>> BEGIN RECORDS TO PROCESS
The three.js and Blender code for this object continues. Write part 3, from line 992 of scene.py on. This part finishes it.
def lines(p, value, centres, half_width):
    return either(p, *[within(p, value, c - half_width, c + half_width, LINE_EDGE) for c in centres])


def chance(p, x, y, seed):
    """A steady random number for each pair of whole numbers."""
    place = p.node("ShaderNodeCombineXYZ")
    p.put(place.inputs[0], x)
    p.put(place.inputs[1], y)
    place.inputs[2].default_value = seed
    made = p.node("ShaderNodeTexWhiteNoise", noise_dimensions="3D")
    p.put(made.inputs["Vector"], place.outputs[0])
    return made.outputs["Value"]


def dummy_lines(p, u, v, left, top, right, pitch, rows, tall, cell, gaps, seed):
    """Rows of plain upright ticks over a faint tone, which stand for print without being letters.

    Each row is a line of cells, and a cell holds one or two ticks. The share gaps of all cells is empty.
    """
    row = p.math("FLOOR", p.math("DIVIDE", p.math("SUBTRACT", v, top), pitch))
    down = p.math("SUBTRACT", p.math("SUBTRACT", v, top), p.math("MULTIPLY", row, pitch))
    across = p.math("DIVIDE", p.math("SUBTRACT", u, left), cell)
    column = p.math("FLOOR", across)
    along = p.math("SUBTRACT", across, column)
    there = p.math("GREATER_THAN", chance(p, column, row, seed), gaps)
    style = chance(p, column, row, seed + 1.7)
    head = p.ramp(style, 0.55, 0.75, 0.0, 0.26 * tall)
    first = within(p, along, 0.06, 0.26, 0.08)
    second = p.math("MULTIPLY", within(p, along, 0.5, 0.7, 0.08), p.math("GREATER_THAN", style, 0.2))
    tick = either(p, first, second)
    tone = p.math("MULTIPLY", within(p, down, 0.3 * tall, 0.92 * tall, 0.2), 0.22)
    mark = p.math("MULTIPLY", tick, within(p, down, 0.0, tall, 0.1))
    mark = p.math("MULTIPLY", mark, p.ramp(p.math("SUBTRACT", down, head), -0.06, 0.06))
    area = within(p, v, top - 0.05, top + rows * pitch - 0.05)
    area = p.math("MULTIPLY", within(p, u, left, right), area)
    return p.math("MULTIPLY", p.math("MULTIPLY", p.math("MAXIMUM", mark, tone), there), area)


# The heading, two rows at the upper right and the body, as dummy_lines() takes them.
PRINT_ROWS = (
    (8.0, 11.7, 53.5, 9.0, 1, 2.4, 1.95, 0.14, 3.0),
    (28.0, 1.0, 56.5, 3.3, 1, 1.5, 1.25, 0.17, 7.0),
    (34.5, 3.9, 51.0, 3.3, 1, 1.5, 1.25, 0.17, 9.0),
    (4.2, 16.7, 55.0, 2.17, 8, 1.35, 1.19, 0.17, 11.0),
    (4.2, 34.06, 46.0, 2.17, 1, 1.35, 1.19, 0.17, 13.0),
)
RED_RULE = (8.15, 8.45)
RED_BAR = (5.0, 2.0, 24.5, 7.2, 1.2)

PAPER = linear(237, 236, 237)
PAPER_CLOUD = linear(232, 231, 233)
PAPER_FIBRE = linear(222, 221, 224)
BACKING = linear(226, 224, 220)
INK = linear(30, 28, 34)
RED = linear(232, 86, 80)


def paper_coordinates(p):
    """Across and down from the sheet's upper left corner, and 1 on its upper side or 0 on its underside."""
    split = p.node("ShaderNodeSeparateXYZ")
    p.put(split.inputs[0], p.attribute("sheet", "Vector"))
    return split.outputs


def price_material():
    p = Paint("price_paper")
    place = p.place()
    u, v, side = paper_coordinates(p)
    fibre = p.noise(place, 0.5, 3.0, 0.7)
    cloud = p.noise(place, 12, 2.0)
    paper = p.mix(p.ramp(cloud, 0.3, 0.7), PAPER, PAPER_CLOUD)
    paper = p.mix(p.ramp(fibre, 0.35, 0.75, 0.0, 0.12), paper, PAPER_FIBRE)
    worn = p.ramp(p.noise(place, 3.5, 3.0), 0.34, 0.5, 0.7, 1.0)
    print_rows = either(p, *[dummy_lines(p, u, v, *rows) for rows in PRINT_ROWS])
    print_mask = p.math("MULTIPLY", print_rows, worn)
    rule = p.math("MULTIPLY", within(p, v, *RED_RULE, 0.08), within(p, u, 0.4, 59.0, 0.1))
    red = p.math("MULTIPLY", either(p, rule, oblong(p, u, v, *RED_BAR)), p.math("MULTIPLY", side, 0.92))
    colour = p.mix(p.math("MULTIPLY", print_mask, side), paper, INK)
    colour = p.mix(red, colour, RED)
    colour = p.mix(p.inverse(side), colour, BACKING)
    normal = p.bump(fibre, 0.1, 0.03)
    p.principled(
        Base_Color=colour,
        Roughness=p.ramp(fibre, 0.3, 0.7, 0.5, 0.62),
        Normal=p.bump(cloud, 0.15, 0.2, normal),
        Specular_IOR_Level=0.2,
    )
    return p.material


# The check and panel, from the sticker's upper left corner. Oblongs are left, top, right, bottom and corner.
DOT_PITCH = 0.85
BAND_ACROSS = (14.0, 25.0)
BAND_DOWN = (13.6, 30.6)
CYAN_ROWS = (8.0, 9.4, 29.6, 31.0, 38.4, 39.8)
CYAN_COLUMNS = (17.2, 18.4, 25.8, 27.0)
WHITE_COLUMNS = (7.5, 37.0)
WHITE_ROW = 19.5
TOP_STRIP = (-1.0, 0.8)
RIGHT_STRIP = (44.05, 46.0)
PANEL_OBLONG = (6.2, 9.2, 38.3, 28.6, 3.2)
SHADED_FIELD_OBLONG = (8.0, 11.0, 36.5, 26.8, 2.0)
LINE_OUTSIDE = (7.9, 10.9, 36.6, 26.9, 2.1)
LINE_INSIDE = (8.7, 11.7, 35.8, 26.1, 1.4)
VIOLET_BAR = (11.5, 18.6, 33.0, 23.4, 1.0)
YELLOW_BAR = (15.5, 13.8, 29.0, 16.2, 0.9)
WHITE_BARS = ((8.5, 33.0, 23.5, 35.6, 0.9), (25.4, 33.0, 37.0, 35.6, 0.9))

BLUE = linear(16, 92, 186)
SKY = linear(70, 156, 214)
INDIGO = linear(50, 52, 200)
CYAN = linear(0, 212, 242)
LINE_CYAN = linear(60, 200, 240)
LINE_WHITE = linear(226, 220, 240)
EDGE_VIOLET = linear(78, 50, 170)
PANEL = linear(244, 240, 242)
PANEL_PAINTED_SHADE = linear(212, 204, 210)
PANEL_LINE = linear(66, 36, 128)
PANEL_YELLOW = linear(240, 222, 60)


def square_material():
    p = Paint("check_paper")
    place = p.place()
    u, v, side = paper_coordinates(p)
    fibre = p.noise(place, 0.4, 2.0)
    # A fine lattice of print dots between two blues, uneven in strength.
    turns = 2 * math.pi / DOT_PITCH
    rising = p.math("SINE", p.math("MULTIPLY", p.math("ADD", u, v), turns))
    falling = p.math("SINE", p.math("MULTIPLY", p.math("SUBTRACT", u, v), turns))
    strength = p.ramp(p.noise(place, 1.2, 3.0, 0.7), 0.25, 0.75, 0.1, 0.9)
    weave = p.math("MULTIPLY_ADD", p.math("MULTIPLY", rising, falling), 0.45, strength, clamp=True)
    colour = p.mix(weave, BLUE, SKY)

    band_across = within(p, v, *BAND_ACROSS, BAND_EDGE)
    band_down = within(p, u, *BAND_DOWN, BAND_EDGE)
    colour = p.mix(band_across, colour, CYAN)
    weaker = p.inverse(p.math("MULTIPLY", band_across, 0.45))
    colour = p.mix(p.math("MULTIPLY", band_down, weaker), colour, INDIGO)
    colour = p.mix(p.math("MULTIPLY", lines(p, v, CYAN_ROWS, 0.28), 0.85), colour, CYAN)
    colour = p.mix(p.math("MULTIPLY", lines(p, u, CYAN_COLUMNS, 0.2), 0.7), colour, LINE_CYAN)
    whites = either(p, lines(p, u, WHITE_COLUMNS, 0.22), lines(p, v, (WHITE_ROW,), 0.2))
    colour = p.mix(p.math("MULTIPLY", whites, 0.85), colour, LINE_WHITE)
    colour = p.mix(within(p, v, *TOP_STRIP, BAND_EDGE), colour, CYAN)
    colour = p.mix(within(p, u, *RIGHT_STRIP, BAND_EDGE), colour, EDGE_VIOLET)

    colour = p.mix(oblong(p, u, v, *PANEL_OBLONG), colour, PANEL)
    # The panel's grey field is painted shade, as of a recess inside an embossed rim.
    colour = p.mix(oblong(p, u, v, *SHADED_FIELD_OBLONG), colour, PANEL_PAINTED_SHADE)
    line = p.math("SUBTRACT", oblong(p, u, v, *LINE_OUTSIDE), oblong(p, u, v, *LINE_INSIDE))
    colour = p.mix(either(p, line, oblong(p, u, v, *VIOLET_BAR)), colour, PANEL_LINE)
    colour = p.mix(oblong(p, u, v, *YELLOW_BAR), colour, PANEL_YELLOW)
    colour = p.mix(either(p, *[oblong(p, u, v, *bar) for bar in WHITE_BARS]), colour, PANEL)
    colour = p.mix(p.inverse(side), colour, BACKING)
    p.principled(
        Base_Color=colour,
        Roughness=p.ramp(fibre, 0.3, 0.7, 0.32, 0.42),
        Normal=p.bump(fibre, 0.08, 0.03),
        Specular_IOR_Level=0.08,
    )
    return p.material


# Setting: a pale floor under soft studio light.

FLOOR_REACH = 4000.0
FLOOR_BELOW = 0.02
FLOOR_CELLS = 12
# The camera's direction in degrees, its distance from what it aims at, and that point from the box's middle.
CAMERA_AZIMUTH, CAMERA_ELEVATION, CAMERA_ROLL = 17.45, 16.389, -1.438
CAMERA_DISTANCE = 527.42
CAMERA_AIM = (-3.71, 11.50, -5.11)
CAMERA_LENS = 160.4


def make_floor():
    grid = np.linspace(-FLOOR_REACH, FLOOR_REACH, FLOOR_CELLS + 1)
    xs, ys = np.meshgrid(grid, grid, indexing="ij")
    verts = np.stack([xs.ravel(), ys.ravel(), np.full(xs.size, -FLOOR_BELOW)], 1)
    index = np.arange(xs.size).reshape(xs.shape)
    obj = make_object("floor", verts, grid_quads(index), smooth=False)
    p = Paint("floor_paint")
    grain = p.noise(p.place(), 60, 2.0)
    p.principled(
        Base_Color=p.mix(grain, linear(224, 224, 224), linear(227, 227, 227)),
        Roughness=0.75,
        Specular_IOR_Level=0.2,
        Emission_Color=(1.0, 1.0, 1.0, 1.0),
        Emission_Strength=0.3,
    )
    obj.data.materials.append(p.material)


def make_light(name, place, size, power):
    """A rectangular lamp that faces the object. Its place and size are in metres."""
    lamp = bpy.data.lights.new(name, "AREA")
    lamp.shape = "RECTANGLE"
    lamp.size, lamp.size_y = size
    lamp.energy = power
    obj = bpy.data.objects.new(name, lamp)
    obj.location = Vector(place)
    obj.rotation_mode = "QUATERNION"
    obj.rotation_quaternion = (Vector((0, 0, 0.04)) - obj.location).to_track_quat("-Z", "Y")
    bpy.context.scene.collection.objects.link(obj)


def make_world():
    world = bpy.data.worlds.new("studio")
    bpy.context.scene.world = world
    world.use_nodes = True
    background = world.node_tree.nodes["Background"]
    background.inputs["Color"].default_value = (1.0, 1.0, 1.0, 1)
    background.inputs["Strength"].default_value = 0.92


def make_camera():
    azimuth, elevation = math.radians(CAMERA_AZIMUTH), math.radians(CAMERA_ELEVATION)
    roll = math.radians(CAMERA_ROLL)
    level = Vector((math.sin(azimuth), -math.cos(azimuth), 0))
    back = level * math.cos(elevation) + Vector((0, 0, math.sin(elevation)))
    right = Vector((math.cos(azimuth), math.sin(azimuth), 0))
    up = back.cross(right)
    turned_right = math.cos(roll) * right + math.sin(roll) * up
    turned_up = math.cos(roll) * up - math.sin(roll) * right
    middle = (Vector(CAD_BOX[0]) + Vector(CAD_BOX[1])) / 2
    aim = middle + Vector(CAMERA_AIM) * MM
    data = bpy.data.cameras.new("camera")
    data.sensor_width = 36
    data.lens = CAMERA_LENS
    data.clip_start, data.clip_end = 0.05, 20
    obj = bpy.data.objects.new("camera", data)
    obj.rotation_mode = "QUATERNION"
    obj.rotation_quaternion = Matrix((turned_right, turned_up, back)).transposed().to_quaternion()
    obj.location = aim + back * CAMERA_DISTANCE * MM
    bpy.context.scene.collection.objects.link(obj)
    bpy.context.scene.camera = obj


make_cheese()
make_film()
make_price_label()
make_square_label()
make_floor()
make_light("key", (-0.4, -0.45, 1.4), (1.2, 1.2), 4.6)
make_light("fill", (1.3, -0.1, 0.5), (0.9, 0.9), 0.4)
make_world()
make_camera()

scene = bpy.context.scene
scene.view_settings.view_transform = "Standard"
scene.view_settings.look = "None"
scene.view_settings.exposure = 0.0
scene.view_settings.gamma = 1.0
>> END RECORDS TO PROCESS
>> BEGIN RECORDS TO PROCESS
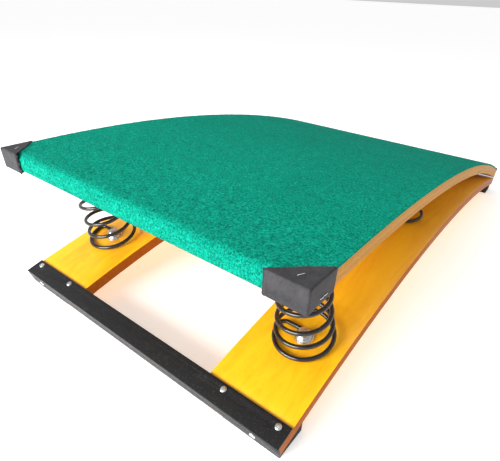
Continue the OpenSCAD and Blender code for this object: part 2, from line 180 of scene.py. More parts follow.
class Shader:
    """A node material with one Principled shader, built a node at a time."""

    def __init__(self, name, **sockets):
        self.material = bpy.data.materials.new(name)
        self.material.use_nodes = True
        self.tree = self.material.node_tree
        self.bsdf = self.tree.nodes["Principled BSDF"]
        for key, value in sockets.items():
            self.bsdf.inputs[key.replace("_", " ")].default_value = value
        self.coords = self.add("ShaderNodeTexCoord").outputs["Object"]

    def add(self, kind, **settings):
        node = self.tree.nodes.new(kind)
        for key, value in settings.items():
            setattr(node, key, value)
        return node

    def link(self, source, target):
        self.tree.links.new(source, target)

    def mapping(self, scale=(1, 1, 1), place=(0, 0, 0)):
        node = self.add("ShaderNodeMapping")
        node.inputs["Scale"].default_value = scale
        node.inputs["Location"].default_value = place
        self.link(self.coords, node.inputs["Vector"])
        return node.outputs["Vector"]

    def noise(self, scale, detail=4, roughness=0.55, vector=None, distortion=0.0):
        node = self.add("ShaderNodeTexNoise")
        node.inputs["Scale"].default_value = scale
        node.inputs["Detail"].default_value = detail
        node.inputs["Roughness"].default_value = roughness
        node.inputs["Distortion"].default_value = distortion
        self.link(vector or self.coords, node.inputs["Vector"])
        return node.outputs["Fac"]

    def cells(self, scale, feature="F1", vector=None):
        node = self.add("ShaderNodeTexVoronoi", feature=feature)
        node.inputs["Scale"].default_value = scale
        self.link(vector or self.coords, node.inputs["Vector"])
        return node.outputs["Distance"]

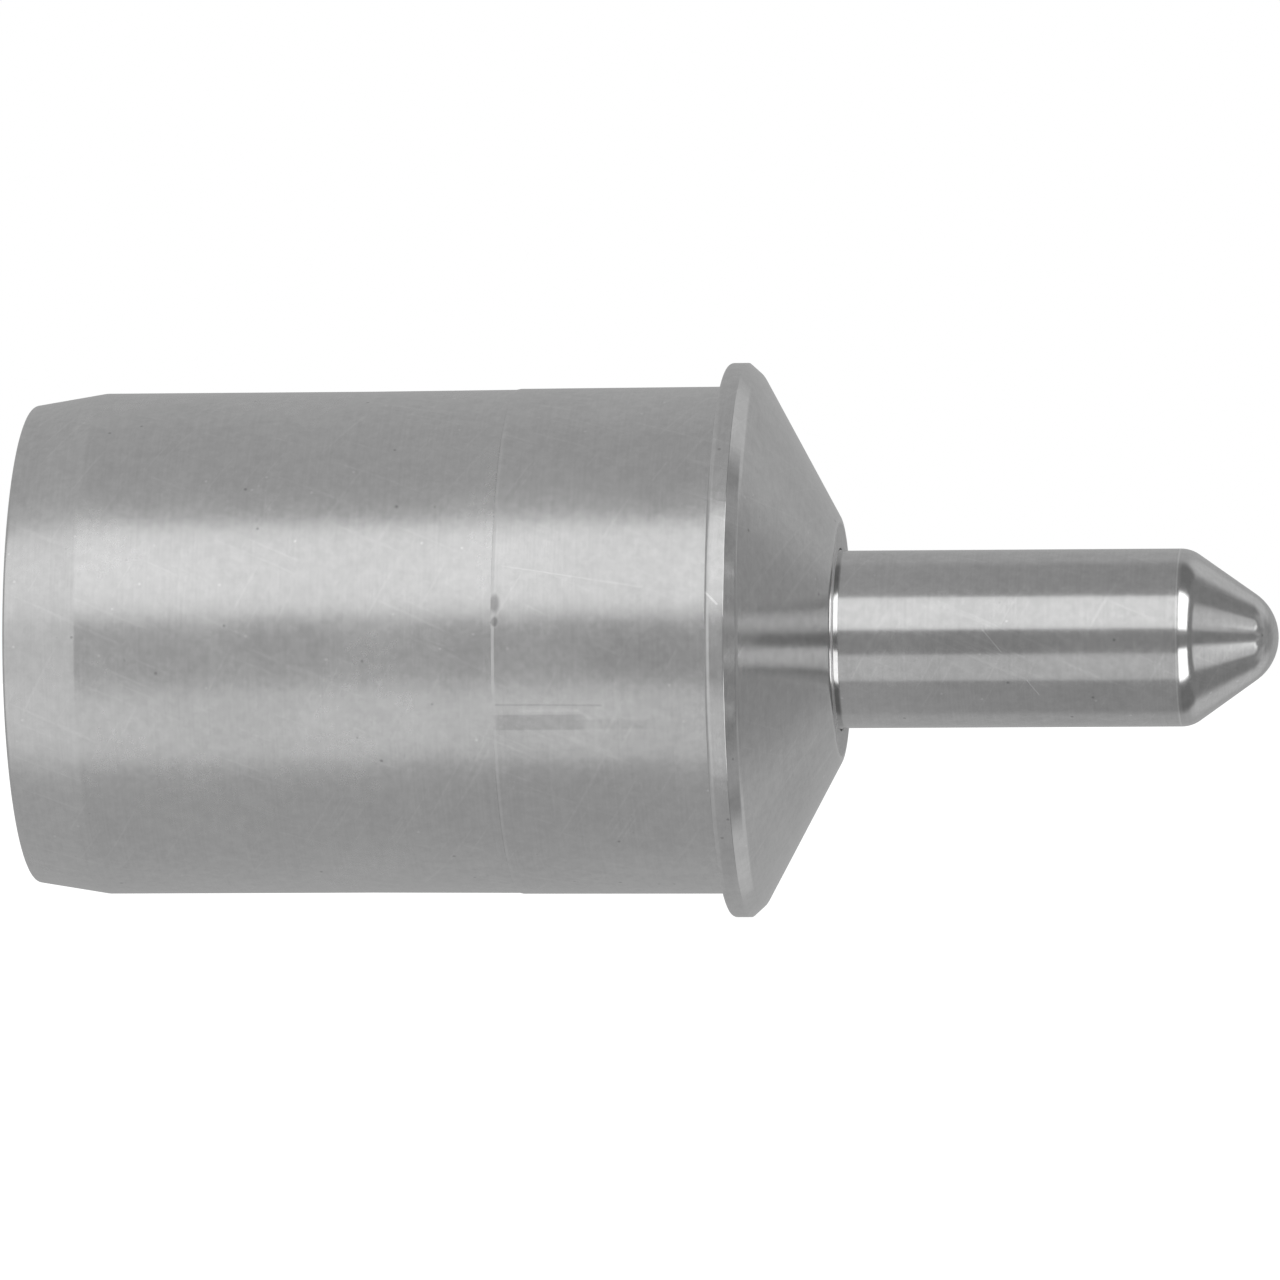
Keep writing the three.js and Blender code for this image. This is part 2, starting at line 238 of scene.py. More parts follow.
>> END RECORDS TO PROCESS
_WORK TO BE COMPLETED_
Your task is to transcribe only the lines from the line containing "The three.js and Blender code for this object" through the line containing "return either(p, *[within(p, value, c", word for word.

_RESULT FOR THIS EXERCISE_
The three.js and Blender code for this object continues. Write part 3, from line 992 of scene.py on. This part finishes it.
def lines(p, value, centres, half_width):
    return either(p, *[within(p, value, c - half_width, c + half_width, LINE_EDGE) for c in centres])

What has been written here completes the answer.